Step 1 – use the dataflow:jobs:list command to extract the list of jobs run in the org.
sfdx mohanc:ea:dataflow:jobs:list
Step 2 – define the username for the target org by adding the -u option.
sfdx mohanc:ea:dataflow:jobs:list -u rikke@discovery.gs0
Step 3 – press enter.
Step 4 – find the dataflow job you want to export the details from and copy the id. I am saving the id in a text editor. Note that you see dataflow and data sync in the list, so it may be a long list. Essentially this list is identical to what you see in the Data Monitor in the Data Manager.

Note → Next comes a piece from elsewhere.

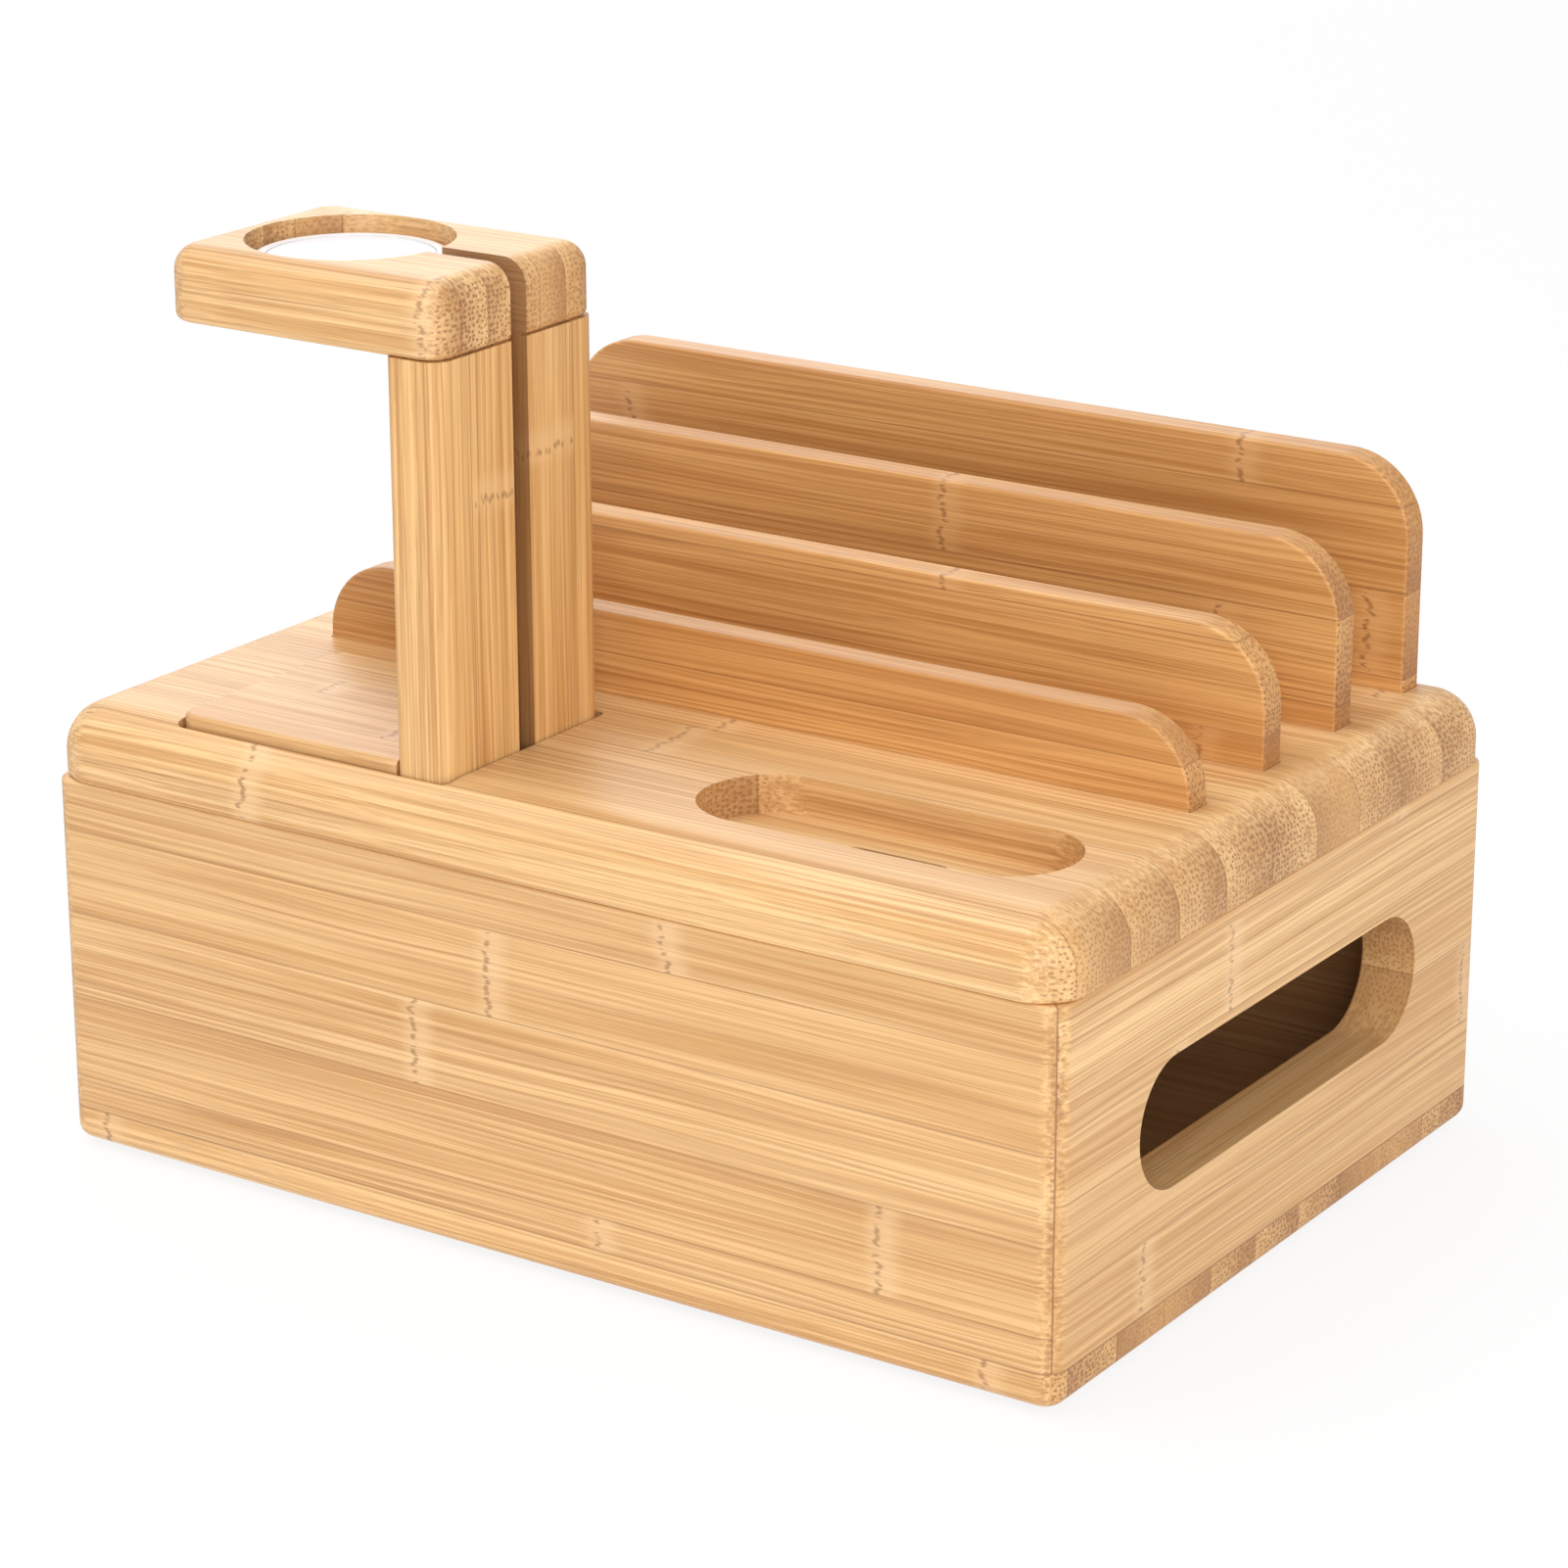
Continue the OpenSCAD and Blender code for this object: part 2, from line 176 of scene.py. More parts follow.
# Edges of the glue lines and of the painted shade, in millimetres
MITRE_EDGE = (0.34, 0.1)
SEAM_EDGE = (0.24, 0.07)
INSIDE_SHADE_EDGE = (0.3, 0.1)
SLOT_SHADE_TOP_EDGE = (0.15, 0.4)
SLOT_SHADE_AREA_EDGE = 1.0
SLIT_SHADE_EDGE = (0.15, 0.05)
ARM_SLIT_SHADE_EDGE = 0.5
POST_SLIT_SHADE_EDGE = (1.0, 1.2)

# Each lamp's name, place, target and size in metres, and the setting that holds its power
LAMPS = (
    ("Key light", (-0.35, -0.25, 1.15), (0.0, 0.0, 0.05), 0.9, "key_power"),
    ("Sheen light", (-1.0, 1.15, 0.75), (-0.05, 0.0, 0.1), 0.8, "sheen_power"),
    ("Fill light", (0.75, -0.75, 0.45), (0.0, 0.0, 0.05), 0.8, "fill_power"),
)
# Half the floor's side, in metres, and the share of plain white where it is seen directly
FLOOR_HALF = 4.0
FLOOR_WHITE = 0.86
WHITE = (1.0, 1.0, 1.0, 1.0)

# The camera that the photograph was taken with: place and clipping in metres, turns in radians,
# lens and sensor in millimetres
CAMERA_PLACE = (0.3957, -0.5893, 0.3000)
CAMERA_YAW = 0.589
CAMERA_PITCH = 0.328
CAMERA_ROLL = -0.002
CAMERA_LENS = 110.4
CAMERA_SENSOR = 36.0
CAMERA_NEAR = 0.01
CAMERA_FAR = 50.0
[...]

Step 5 – use the dataflow:jobs:timing command to export the timing and node details from a dataflow job.
sfdx mohanc:ea:dataflow:jobs:timing
Step 6 – define the username for the target org by adding the -u option.
sfdx mohanc:ea:dataflow:jobs:timing -u rikke@discovery.gs0
Step 7 – define the dataflow job id from previously using the -j option.
sfdx mohanc:ea:dataflow:jobs:timing -u rikke@discovery.gs0 -j 03CB000000383oAMAQ
Step 8 – press enter.
Once the command is done you will see three files being generated:
- A JSON file with the dataflow job id followed by ‘timing’ as the name.
- A CSV file with the dataflow job id followed by ‘timing’ as the name. This file is unformatted.
- A CSV with the title ‘DFTiming’, which has been formatted to be uploaded to Tableau CRM to visualize the timings of nodes.
The CSV files should automatically open on your computer, but if it doesn’t locate it (check the exact naming in the command window), open it up and you will see all the details for the job.
Visualizing dataflow timings
You can take the file DFTiming.csv and upload it to Tableau CRM to visualize how each nodes is performing. You can either upload this within the platform in Analytics Studio or Data Manager. However, you can also leverage the dataset load command from the plugin. For the later please refer to the blog Uploading datasets via CLI, which walks through all the steps.
All of these recent blogs regarding Mohan’s additions to the tool have been incredibly helpful and incredibly insightful, thank you!!!
Hi Rikke,
is there any way how to automate this steps?
Should be possible with code.